Siedzi na ławce dziewczyna i chłopak.
W pewnej chwili ona mówi do niego zalotnie:
- Połóż rękę na mym łonie
On pyta cichutko:
- A co to jest mymłon?
Pijak jedzie tramwajem i ledwo trzyma się na nogach.
Obok stoi elegancka kobieta i cały czas patrzy na niego z obrzydzeniem.
W pewnym momencie pijak nie wytrzymuje i wymiotuje na kobietę.
- Pan jest świnia!
- Ja świnia? To niech pani zobaczy, jak pani wygląda.
Idzie baba do lekarza z pługiem na plecach.
Lekarz na to:
- Orzesz ty!
Dlaczego Blondynka wchodzi do ogrodu goła?
- Bo chce żeby buraki się zaczerwieniły!
- Czy mogę prosić o rękę pana córki?
- A co, nie masz swojej - zażartował ojciec
- Mam, ale jest już zmęczona - odpowiedział poważnie kandydat.
Na plaży nudystów atleta podchodzi do pięknej kobiety:
- I co? Podobają Ci się moje muskuły? Jak bomba!
- No, muskuły jak bomba, tylko lont mały.
Dorastająca wnuczka wybiera się na prywatkę.
- I jak wyglądam, babciu?
- Ślicznie, ale chyba zapomniałaś włożyć majteczki?
- A czy babcia jak idzie na koncert to wkłada watę do uszu?
Przychodzi baba do lekarza.
- Panie doktorze, chciałam...
- Proszę się rozebrać.
Gdy kobieta się rozebrała, lekarz pyta:
- No i co pani dolega?
- Nic, ja chciałam tylko zapytać, czy pan doktor nie potrzebuje ziemniaczków na zimę...
- Zosiu, pan Nowak poprosił o twoją rękę, ale ze ślubem będziecie musieli poczekać, aż twoja starsza siostra wyjdzie za mąż.
- To niesprawiedliwe!

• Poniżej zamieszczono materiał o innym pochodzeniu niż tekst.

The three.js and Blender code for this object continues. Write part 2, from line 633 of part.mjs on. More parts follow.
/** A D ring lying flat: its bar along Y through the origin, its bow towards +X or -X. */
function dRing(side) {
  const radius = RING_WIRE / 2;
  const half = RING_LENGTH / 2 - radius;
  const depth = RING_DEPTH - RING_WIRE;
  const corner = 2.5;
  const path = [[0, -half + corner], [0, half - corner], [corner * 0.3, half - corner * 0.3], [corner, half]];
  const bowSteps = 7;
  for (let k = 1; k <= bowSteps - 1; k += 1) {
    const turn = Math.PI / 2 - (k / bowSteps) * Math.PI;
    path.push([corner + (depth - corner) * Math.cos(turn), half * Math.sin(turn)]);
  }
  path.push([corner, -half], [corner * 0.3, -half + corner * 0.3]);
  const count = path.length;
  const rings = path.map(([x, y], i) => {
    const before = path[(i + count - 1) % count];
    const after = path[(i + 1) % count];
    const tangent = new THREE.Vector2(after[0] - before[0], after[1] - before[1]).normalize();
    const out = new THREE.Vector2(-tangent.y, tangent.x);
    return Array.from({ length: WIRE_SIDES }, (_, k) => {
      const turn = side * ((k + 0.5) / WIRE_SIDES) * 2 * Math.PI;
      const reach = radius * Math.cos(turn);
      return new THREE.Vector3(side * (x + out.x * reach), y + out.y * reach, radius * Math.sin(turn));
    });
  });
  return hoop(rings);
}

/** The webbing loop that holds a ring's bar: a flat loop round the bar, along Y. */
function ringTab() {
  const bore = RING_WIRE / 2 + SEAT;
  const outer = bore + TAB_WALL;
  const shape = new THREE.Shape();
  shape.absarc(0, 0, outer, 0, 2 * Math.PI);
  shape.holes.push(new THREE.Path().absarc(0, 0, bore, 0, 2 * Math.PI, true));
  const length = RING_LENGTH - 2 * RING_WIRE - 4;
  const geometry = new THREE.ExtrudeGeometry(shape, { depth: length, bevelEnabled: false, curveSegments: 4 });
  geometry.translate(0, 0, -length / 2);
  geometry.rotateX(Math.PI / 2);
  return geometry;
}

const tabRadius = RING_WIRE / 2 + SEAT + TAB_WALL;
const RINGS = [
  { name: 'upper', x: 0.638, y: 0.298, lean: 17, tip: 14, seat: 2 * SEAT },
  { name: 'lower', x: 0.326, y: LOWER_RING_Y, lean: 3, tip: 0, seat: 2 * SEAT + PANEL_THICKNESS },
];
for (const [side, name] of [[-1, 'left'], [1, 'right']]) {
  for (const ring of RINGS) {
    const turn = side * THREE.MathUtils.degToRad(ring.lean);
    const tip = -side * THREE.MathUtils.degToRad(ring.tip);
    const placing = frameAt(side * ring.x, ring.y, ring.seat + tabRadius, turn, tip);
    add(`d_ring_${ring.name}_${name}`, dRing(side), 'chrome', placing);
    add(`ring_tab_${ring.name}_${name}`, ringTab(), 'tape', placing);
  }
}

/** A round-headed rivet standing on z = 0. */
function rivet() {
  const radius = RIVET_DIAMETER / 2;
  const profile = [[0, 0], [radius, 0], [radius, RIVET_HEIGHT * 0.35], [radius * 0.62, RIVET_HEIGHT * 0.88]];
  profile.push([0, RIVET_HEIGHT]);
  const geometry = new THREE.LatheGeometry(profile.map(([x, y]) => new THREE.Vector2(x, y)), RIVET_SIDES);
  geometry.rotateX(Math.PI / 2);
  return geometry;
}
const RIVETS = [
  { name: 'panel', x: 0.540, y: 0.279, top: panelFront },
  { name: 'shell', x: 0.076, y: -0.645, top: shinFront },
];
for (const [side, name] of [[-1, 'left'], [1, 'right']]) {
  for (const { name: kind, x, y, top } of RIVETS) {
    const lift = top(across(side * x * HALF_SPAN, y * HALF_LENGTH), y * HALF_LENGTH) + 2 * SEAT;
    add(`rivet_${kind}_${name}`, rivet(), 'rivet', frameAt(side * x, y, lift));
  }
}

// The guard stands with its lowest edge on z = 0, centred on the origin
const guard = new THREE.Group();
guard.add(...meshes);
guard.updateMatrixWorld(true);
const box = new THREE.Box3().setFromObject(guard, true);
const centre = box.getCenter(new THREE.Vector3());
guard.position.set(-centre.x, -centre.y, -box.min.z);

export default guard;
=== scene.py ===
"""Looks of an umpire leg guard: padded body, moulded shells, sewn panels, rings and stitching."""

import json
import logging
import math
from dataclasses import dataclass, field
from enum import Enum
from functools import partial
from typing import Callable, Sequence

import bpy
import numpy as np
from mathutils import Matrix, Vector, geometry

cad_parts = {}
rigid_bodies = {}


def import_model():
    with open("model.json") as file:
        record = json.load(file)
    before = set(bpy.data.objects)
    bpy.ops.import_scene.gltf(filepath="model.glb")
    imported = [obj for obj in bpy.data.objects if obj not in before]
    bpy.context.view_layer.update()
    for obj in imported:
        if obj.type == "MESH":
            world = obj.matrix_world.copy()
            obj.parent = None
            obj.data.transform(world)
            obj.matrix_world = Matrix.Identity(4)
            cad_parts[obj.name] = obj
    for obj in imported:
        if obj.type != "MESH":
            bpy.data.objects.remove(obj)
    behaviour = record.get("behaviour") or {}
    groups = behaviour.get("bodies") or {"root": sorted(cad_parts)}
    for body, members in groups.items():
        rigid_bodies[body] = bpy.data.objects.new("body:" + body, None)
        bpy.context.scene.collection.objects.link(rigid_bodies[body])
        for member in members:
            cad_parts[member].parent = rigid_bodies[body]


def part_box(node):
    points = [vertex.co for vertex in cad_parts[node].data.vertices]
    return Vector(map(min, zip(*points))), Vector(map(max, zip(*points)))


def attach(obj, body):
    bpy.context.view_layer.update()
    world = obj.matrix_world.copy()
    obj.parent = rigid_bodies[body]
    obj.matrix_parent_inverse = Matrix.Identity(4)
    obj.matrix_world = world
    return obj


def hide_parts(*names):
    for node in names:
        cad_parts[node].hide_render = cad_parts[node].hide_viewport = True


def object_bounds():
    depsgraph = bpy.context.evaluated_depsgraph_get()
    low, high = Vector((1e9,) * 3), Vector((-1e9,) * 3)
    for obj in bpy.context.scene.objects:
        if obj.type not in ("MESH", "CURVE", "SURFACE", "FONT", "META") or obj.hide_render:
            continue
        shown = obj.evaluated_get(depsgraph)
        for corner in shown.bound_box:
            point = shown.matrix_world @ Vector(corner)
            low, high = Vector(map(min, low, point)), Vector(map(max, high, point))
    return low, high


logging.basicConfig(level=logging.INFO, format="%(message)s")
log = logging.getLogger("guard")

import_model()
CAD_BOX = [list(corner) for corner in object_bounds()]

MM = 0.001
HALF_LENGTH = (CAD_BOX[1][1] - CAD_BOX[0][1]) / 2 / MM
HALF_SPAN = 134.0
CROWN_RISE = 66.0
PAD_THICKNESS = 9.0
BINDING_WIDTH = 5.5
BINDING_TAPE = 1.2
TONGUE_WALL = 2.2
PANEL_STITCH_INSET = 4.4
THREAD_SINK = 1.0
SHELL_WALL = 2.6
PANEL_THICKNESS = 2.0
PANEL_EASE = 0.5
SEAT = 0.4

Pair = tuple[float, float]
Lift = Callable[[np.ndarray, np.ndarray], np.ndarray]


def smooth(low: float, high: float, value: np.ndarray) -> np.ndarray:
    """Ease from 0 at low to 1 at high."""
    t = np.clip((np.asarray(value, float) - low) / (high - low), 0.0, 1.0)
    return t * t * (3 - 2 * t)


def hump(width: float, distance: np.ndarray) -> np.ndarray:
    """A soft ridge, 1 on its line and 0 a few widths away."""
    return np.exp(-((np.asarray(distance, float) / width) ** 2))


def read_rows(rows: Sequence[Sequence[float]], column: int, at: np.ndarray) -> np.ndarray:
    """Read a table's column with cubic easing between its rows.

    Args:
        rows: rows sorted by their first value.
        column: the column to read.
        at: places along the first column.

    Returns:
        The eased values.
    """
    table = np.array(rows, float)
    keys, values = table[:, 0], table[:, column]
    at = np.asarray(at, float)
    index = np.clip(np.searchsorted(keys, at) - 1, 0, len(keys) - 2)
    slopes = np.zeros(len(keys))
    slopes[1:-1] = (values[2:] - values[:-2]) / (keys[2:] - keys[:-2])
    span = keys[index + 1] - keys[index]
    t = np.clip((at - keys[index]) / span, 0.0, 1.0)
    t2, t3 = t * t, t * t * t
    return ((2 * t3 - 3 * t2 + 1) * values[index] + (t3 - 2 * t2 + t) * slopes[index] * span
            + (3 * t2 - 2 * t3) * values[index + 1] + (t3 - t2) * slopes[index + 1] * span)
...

Przecież zawsze jako młodsza musiałam pierwsza iść do łóżka!
Przychodzi 18 letnia dziewczyna do apteki i mówi:
- Poproszę dowcipne środki antykoncepcyjne
- Jakie? - pyta się sprzedawczyni
- No dowcipne - odpowiada dziewczyna - koleżanka mi mówiła, że środki antykoncepcyjne dzieli się na doustne i dowcipne.